A beating severe enough to leave marks is sufficient proof of a compensable injury. Wheatley, 863 F.2d at 866-67. Although the jury may have properly discounted some of his alleged physical and emotional injuries because the medical opinions and testimony were based in part on Atkins's subjective symptoms, the jury's rejection of Atkins's undisputed injuries and of the pain and suffering from the beating itself is unsupportable. See id. In view of our disposition of Atkins's excessive force claim, we need not address Atkins's additional claim that he is entitled to compensatory damages as a matter of law for his false arrest and imprisonment claims.
3. New Trial
Finally, we address whether to grant a new trial on all issues or a new trial limited to damages. While we may order a new trial on damages only, Gasoline Prod. Co. v. Champlin Ref. Co., 283 U.S. 494, 500, 51 S.Ct. 513, 515, 75 L.Ed. 1188 (1931), we should not do so "`if there is reason to think that the verdict may represent a compromise among jurors with different views on whether defendant was liable or if for some other reason it appears that the error on the damage issue may have affected the determination of liability.'" Diamond D Enter. USA, Inc. v. Steinsvaag, 979 F.2d 14, 17 (2d Cir. 1992) (quoting 11 Charles A. Wright Arthur R. Miller, Federal Practice and Procedure § 2814); cf. Wheatley, 637 F.2d at 867 (new trial on damages only where trial had been bifurcated). We may infer that a verdict is a compromise where damages are awarded in an amount inconsistent with the theory of liability offered at trial together with other indicia such as a close question of liability. See Diamond D Enter. USA, Inc. 979 F.2d at 17; see also Vichare v. Ambac Inc., 106 F.3d 457, 463 (2d Cir. 1996) (citing Ajax Hardware Mfg. Corp. v. Industrial Plants Corp., 569 F.2d 181, 184 (2d Cir. 1977); Maher v. Isthmian S.S. Co., 253 F.2d 414, 416-17 (2d Cir. 1958)).

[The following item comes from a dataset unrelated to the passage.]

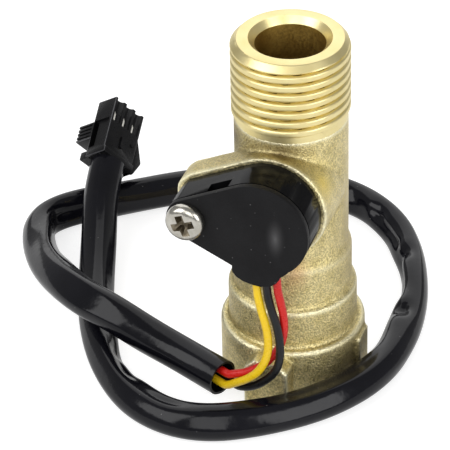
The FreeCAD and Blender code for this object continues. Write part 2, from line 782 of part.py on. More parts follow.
def path_through(points):
    """Straight runs joined by tangent arcs, each as large as its two runs allow."""
    points = [Vector(*point) for point in points]
    edges, radii, start = [], [], points[0]
    for before, corner, after in zip(points, points[1:], points[2:]):
        arriving, leaving = corner - before, after - corner
        half_turn = arriving.getAngle(leaving) / 2
        cut = 0.45 * min(arriving.Length, leaving.Length)
        radius = cut / math.tan(half_turn)
        arriving.normalize()
        leaving.normalize()
        first, last = corner - arriving * cut, corner + leaving * cut
        inward = leaving - arriving
        inward.normalize()
        middle = corner + inward * (radius / math.cos(half_turn) - radius)
        edges.append(Part.LineSegment(start, first).toShape())
        edges.append(Part.Arc(first, middle, last).toShape())
        radii.append(radius)
        start = last
    edges.append(Part.LineSegment(start, points[-1]).toShape())
    return Part.Wire(edges), radii


def build_cord(label, points, radius):
    """A round cord along a route, as one solid."""
    path, radii = path_through(points)
    first = Vector(*points[1]) - Vector(*points[0])
    section = Part.Wire([Part.makeCircle(radius, Vector(*points[0]), first)])
    solid = path.makePipeShell([section], True, True)
    cord = doc.addObject("Part::Feature", label)
    cord.Label = label
    cord.Shape = solid
    cord.Placement = Placement()
    expected = math.pi * radius ** 2 * path.Length
    print("%s length %.1f, volume %.5f of its section times its length, radii %s" % (
        label, path.Length, solid.Volume / expected, " ".join("%.1f" % r for r in radii)))
    return cord


def sleeve_mouth():
    """Middle of the sleeve's mouth, the way into the sleeve, and the sideways and upward directions."""
    middle = Vector(*SLEEVE_ROUTE[0])
    inward = Vector(*SLEEVE_ROUTE[1]) - middle
    inward.normalize()
    sideways = Vector(0, 0, 1).cross(inward) * -1
    sideways.normalize()
    upward = sideways.cross(inward)
    if upward.z < 0:
        upward = upward * -1
    return middle, inward, sideways, upward


def build_lead(label, place, free_route, seat):
    middle, inward, sideways, upward = sleeve_mouth()
    end = middle + sideways * seat[0] + upward * seat[1]
    before = end - inward * 1.6
    x, y = lead_x(place).value, -LEAD_PLANE.value
    top = CLIP_Z.value - 5.0
    route = [(x, y, top), (x, y - 0.02, size("lobe_bottom").value - 0.9)]
    route += free_route
    route += [tuple(before), tuple(end)]
    return build_cord(label, route, SIZES["lead_radius"])


def plug_placement():
    """Seat of the plug on the far end of the sleeve, rolled as it lies."""
    end, before = Vector(*SLEEVE_ROUTE[-1]), Vector(*SLEEVE_ROUTE[-2])
    axis = end - before
    axis.normalize()
    broad = Vector(0.832, -0.141, 0.536)
    broad = broad - axis * broad.dot(axis)
    broad.normalize()
    side = broad.cross(axis)
    return Placement(end, Rotation(side, broad, axis, "ZXY"))


def build_plug_housing():
    body = new_body("plug_housing", plug_placement())
    half, thick, tall = size("plug_half_width"), size("plug_half_thickness"), size("plug_length")
    block = draw_box(new_sketch(body, "PlugOutline", "XY_Plane"), -half, -thick, half, thick)
    pad(body, "PlugBlock", block, tall)
    rim = draw_box(new_sketch(body, "RimOutline", "XY_Plane"), -half - 0.25, -thick, half, thick + 0.25)
    pad(body, "Rim", rim, 1.3)
    wing = draw_polygon(new_sketch(body, "WingOutline", "XZ_Plane", -thick + 0.3), [
        (0.4 - half, 0.2), (-half - 0.9, 0.2), (-half - 2.1, 3.4), (0.4 - half, 8.6),
    ])
    pad(body, "Wing", wing, size("wing_width"))
    grip = draw_box(new_sketch(body, "GripOutline", "YZ_Plane", half - 4.4), -thick - 4.1, 4.4,
                    1.0 - thick, 8.2)
    pad(body, "Grip", grip, 4.4)
    foot = draw_box(new_sketch(body, "FootOutline", "YZ_Plane", half - 5.0), -thick - 2.1, 0.0,
                    1.0 - thick, 1.7)
    pad(body, "Foot", foot, 4.6)
    hollow = draw_box(new_sketch(body, "SideHollowOutline", "YZ_Plane", half), -thick + 0.3, 1.9,
                      thick - 0.6, 8.2)
    pocket(body, "SideHollow", hollow, size("side_hollow"))
    rib = new_sketch(body, "GripGrooves", "YZ_Plane", half)
    for step in range(4):
        low = 4.75 + 0.85 * step
        draw_box(rib, -thick - 4.6, low, -thick - 3.7, low + 0.4)
    pocket(body, "GripGroovesCut", rib, 5.0)
    cell = new_sketch(body, "CellOutline", "XY_Plane", tall)
    channel = new_sketch(body, "ChannelOutline", "XY_Plane", tall)
    window = new_sketch(body, "WindowOutline", "XZ_Plane", -thick)
    high = tall - size("channel_length")
    for place in (-1, 0, 1):
        x = size("plug_pitch") * place
        draw_box(cell, x - size("cavity_half"), -size("cavity_half"),
                 x + size("cavity_half"), size("cavity_half"))
        draw_circle(channel, (x, thick + 0.1), size("cavity_half") + 0.1)
        draw_box(window, x + TONGUE_INNER - size("fit"), high - size("fit"), x + size("cavity_half"),
                 high + size("tongue_length") + size("fit"))
    pocket(body, "Cells", cell, tall - 0.9)
    pocket(body, "Channels", channel, size("channel_length"))
    pocket(body, "Windows", window, thick - size("cavity_half"), backwards=True)
    return body


def build_plug_contacts():
    """Three folded box contacts, each with a spring tongue that shows in its channel."""
    body = new_body("plug_contacts", plug_placement())
    outer = size("cavity_half") - 0.02
    inner = outer - size("contact_wall")
    level = size("contact_inset")
    skin = new_sketch(body, "ContactOutline", "XY_Plane", level)
    hollow = new_sketch(body, "ContactHollow", "XY_Plane", level + size("contact_wall"))
    for place in (-1, 0, 1):
        x = size("plug_pitch") * place
        draw_box(skin, x - outer, -outer, x + outer, outer)
        draw_box(hollow, x - inner, -inner, x + inner, inner)
    pad(body, "ContactBlocks", skin, size("contact_length"))
    pocket(body, "ContactBores", hollow, size("contact_length") - size("contact_wall"), backwards=True)
    tongue = new_sketch(body, "TongueOutline", "XZ_Plane", -outer)
    low = size("plug_length") - size("channel_length")
    for place in (-1, 0, 1):
        x = size("plug_pitch") * place
        draw_box(tongue, x + TONGUE_INNER, low, x + outer - 0.03, low + size("tongue_length"))
    pad(body, "Tongues", tongue, size("plug_half_thickness") - outer - 0.55, backwards=True)
    return body


def build_all():
    shaft_bottom = LOWER_BUSH_TOP - size("bush_length") - 0.4
    shaft_top = UPPER_BUSH_TOP + 0.4
    return [
        build_flow_body(),
        build_retaining_ring(),
        build_filter_screen(),
        build_inlet_stator(),
        build_o_ring(),
        build_tube("cartridge_tube", LINER_INSIDE, LINER_OUTSIDE, LINER_BOTTOM, LINER_TOP),
        build_tube("lower_bush", BUSH_BORE, size("bush_radius"), LOWER_BUSH_TOP - size("bush_length"),
                   LOWER_BUSH_TOP),
        build_turbine_rotor(),
        build_tube("ring_magnet", size("rotor_hub"), size("magnet_radius"), MAGNET_BOTTOM, MAGNET_TOP),
        build_turned("rotor_shaft", [(0, shaft_bottom), (size("shaft_radius"), shaft_bottom),
                                     (size("shaft_radius"), shaft_top), (0, shaft_top)]),
        build_tube("upper_bush", BUSH_BORE, size("bush_radius"), UPPER_BUSH_BOTTOM, UPPER_BUSH_TOP),
        build_outlet_spider(),
        build_sensor_base(),
        build_sensor_cover(),
        build_hall_board(),
        build_chip("hall_chip", (size("clip_offset"), CLIP_Z), size("chip_width"), size("chip_length"),
                   BOARD_BACK, size("chip_thickness"), True),
        build_chip("board_capacitor", (size("clip_offset") + 3.4, CLIP_Z + 2.6),
                   size("capacitor_length"), size("capacitor_width"), BOARD_FRONT,
                   size("capacitor_height"), False),
        build_clamp_screw(),
        build_lead("yellow_lead", -1, YELLOW_ROUTE, YELLOW_SEAT),
        build_lead("black_lead", 0, BLACK_ROUTE, BLACK_SEAT),
        build_lead("red_lead", 1, RED_ROUTE, RED_SEAT),
        build_cord("lead_sleeve", SLEEVE_ROUTE, SIZES["sleeve_radius"]),
        build_plug_housing(),
        build_plug_contacts(),
    ]


def check_document(pieces):
    for item in doc.Objects:
        if "Invalid" in item.State or "Error" in item.State:
            raise RuntimeError("%s failed: %s" % (item.Label, item.State))
    for piece in pieces:
        if piece.Shape.isNull() or not piece.Shape.isValid() or not piece.Shape.Solids:
            raise RuntimeError("%s has no valid solid" % piece.Label)


pieces = build_all()
doc.recompute()
check_document(pieces)
for piece in pieces:
    piece.Shape.exportStep("parts/%s.step" % piece.Label)
    print("%s solids %d volume %.2f" % (piece.Label, len(piece.Shape.Solids), piece.Shape.Volume))
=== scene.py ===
# %% [markdown]
# # A brass water flow sensor
#
# A turbine sits in a cast brass pipe fitting. A black clip with a Hall sensor is screwed to the
# casting's pad, and three coloured leads run from it into a black sleeve that ends in a plug.
# The measured solids are loaded first. Each visible piece is then modelled round them, in metres,
# with the flow axis on Z and the clip on the -Y side.

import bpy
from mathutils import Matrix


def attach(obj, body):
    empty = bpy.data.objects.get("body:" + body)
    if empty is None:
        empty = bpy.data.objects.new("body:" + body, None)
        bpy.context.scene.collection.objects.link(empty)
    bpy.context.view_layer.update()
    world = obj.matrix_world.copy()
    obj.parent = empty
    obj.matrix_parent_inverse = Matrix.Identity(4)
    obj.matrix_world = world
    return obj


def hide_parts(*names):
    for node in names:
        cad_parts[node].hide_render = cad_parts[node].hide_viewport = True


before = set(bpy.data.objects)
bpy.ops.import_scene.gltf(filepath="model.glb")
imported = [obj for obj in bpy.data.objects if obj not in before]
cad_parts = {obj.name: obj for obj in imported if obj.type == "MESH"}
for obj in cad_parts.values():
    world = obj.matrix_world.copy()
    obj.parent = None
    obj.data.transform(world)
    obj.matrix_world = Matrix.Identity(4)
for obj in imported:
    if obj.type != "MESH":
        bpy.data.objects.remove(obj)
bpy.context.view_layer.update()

import math

import bpy
from mathutils import Matrix, Vector, noise

MM = 0.001
HOUSING = "housing"

# %% [markdown]
# ## The camera
#
# A product photograph is usually taken with a long lens from slightly above. The ellipses of the
# pipe's rings give the height of the eye, and their sizes give its distance. So the camera is
# placed by three angles round a point on the flow axis, and it looks past that point by a small
# amount, because the fitting stands to the right of the picture's middle.

# %% Camera
CAMERA_TURN = math.radians(20)
CAMERA_RISE = math.radians(34.6)
CAMERA_ROLL = math.radians(-1.4)
CAMERA_DISTANCE = 0.560
AIM_POINT = Vector((0, 0, 0.0335))
AIM_OFFSET = Vector((0.01189, 0.00345))
LENS_MM = 252.2

camera_turns = (
    Matrix.Rotation(CAMERA_TURN, 4, "Z")
    @ Matrix.Rotation(math.pi / 2 - CAMERA_RISE, 4, "X")
    @ Matrix.Rotation(CAMERA_ROLL, 4, "Z")
)
camera_step = Vector((-AIM_OFFSET.x, -AIM_OFFSET.y, CAMERA_DISTANCE))
bpy.ops.object.camera_add()
camera = bpy.context.object
camera.name = "photo_camera"
camera_place = AIM_POINT + camera_turns.to_3x3() @ camera_step
camera.matrix_world = Matrix.Translation(camera_place) @ camera_turns
camera.data.lens = LENS_MM
camera.data.sensor_width = 36
camera.data.clip_start = 0.01
bpy.context.scene.camera = camera
print("camera stands at", [round(value, 4) for value in camera.location])

# %% [markdown]
# ## Helpers for work by hand
#
# Modelling by hand is a loop of the same few moves: add a primitive, shape it, run a modifier and
# apply it. These short helpers do those moves in millimetres, always on one selected object.

# %% Helpers for selecting, applying and joining
def choose(*objects):
    """Leaves only these objects selected, the first one active."""
    bpy.ops.object.select_all(action="DESELECT")
    for obj in objects:
        obj.select_set(True)
    bpy.context.view_layer.objects.active = objects[0]
    return objects[0]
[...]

Although there is in this case no evidence proving that a compromise verdict was returned, for the purpose of determining whether we should order a new trial on all issues, it is sufficient that the issue of liability was close and vigorously contested and that the verdict on damages was inconsistent with the facts adduced at trial.
Accordingly, we VACATE and REMAND for a new trial on all issues.